In parallel to computer vision based techniques, voice interaction is also adopted as an alternative or complementary channel for natural human-computer interaction, allowing the user to issue voice commands. Speech recognition engines of different complexity are used to identify words from a vocabulary and to interpret users intentions. These functionalities are often integrated by context knowledge to reduce recognition errors or command ambiguity. For instance, several mobile phones currently provide speech-driven composition of a number in the contact list, which is by itself a reduced contextual vocabulary for this application. Information about the possible “valid” commands in the current context is essential for trimming down the vocabulary size and enhance recognition rate. At the same time, the current vocabulary might be inherently ambiguous, as the same command might apply to different objects or the same object might support different commands: also in this case, contextual information may be used to infer user intentions.

In general most interaction channels, taken alone, are inherently ambiguous, and far-from-intuitive interfaces are usually necessary to deal with this issue (Oviatt, 1999) .

To keep the interaction simple and efficient, multimodal interfaces have been proposed, which try to exploit the peculiar advantages of each input technique, while compensating for their disadvantages. Among these, gaze-, gesture- and speech-based approaches are considered the most natural, especially for people with disabilities.

Particularly, unobtrusive techniques are the most preferred, as they aim at enhancing the interaction experience in the most transparent way, avoiding the introduction of wearable “gadgets” which often make the user uncomfortable. Unfortunately, this is still a strong technical constraint, which mast be softened by some necessary trade-offs. For instance, while speech-recognition may simply require wearing a microphone, eye tracking is usually constrained to using some fixed reference point (e.g., either a head mounted or wall mounted camera), making it suitable only for applications in limited areas. Additionally, the environmental conditions render eye tracking unusable with current mobile devices, which are instead more appropriate for multimodal gesture- and speech-based interaction.

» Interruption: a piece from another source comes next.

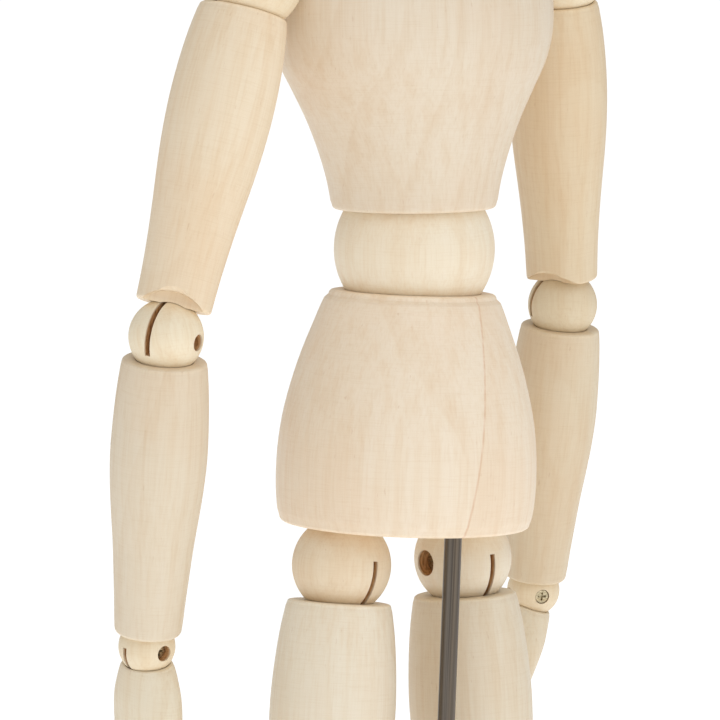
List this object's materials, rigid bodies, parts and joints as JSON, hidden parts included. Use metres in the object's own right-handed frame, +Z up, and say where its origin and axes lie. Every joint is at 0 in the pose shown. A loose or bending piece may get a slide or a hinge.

Indeed, the ambient conditions play a major role when choosing the technologies to use and the strategies to adopt, always taking into account the final cost of the proposed solution.

In this context, the chapter discusses a gaze- and speech-based approach for the interaction with the existing GUI widgets provided by the Operating System. While various studies (see the Related Works section) already explored the possibility of integrating gaze and speech information in laboratory experiments, we aim at extending those results to realistic desktop environments. The statistical characteristics (size, labels, mutual distance, overlapping, commands, …) of the widgets in a modern GUI are extremely different from those of specialized applications, and different disambiguation approaches are needed.